I was transferred from Hahnemann to the University of Pennsylvania Hospital for more advanced heart failure care measures. When the medications weren’t working, I was immediately enlisted for an urgent heart transplant, which I received within two weeks of my stay.

How did that affect your residency? In what ways did you feel different from your fellow residents (and even how you’d previously seen yourself) after the surgery?

It was tough. In the beginning, I was just happy to be alive. I didn’t care about anything else. I was given a second chance at life — that kind of stuff really changes how you prioritize things and continues to change how I prioritize things.

I knew that I would be a “different type of physician” because I would be able to empathize so well with my patients. I found that humbling and beautiful. Ironically, I had gotten into a critical care medicine fellowship (which I have put off for one year) just a month before all of this happened to me. I’d be able to connect with patients who were going through exactly what I went through, both in the ED and in the ICU.

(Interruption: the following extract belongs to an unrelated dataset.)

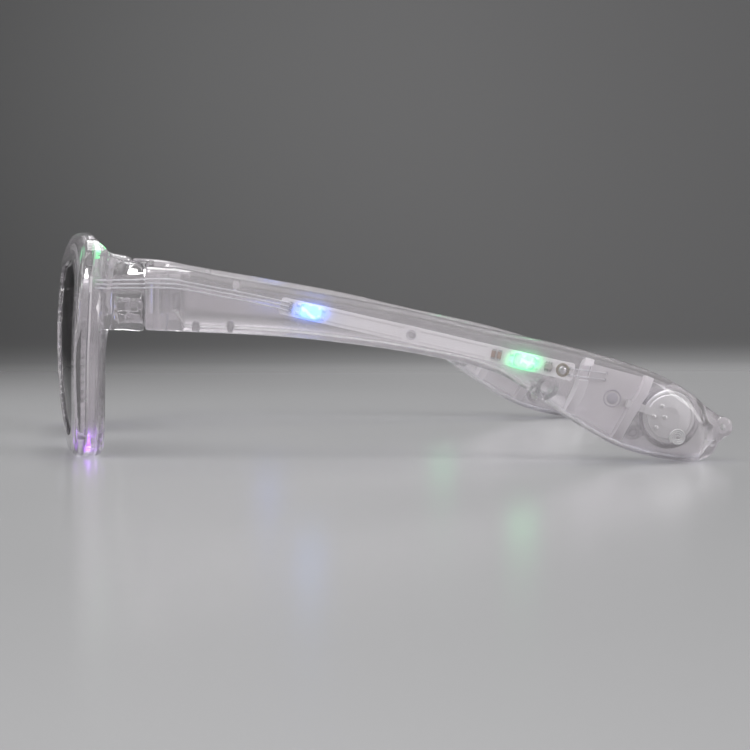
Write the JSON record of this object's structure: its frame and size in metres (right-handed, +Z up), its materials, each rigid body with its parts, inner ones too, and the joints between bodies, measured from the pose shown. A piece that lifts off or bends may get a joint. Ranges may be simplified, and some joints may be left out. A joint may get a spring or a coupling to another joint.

And I was glad that I would able to use my voice as a physician with a heart transplant to help various organizations and causes — for organ donation, for women with heart disease — things that really would make my second chance at life so meaningful.

But sometimes I would be angry with what happened to me. I could have just graduated with my co-residents and moved to New York City to start fellowship and lived a normal life (see my post “Graduation” on my blog).

Overall, the positives outweighed the negatives, and I was almost grateful in a way that this happened to me. I was able to use my misfortune in positive ways.

When in the timeline did you hear that Hahnemann was closing and what was your reaction?

I was finally cleared to go back to work right around my six month “heartiversary.” The week before I started work, the rumors started spreading that it might close. We were told that perhaps, our program could still be saved. (We would maybe rotate at other hospitals.) But on the day that I restarted residency, July 1st, 2019, everything became official. It was the WORST! I told myself that I had been through worse though, and that’s what kept me going.

How did you end up finding another residency program?

It was really difficult finding another program. I only had a few months of residency left, and I was in a very special situation. I had to stay in the area since my cardiac care was at Penn, but there weren’t enough third-year residency slots in Philadelphia. I ended up finding a slot at UPMC Pinnacle in Harrisburg by basically cold-calling the program director and telling him about my situation. The program took me and one of my co-residents in with open arms, and they have been amazing.

The hardest part is the commute to Harrisburg, but I take the train, so I’m able to get things done or sleep while I’m traveling, which helps. I have rented a room there for days that I don’t feel like returning to Philadelphia. And, because of my health needs, the program has been really flexible with everything.

How is this residency program different than Hahnemann?

Harrisburg is just a different type of city. Smaller, of course. We still see all sorts of patients here. The program here is a lot smaller, but the emergency department is physically bigger. It’s different in that I am not as close with the attendings yet, but I assume that will change with time. My Hahnemann family will always be my Hahnemann family — they were there for me for three-plus years, through my best and worst times.

How are you feeling now? How do you think this experience will affect you going forward?

I think that I’ve gained a lot of wisdom in just nine months. I think that we never really know how strong we are until we are tested in the most pressing of ways. People keep asking me how I ‘did it all.’ And I say, ‘Well, I wasn’t given a choice.’ I just kept getting handed things that I had to deal with, and I tried to make the most of each struggle. It wasn’t easy, but I came out a stronger person. I read somewhere something along the lines of, ‘Your character is built upon how you handle the toughest of situations.’ And I truly believe that. These experiences taught me so much more in less than one year than my whole life has taught me in 31 years.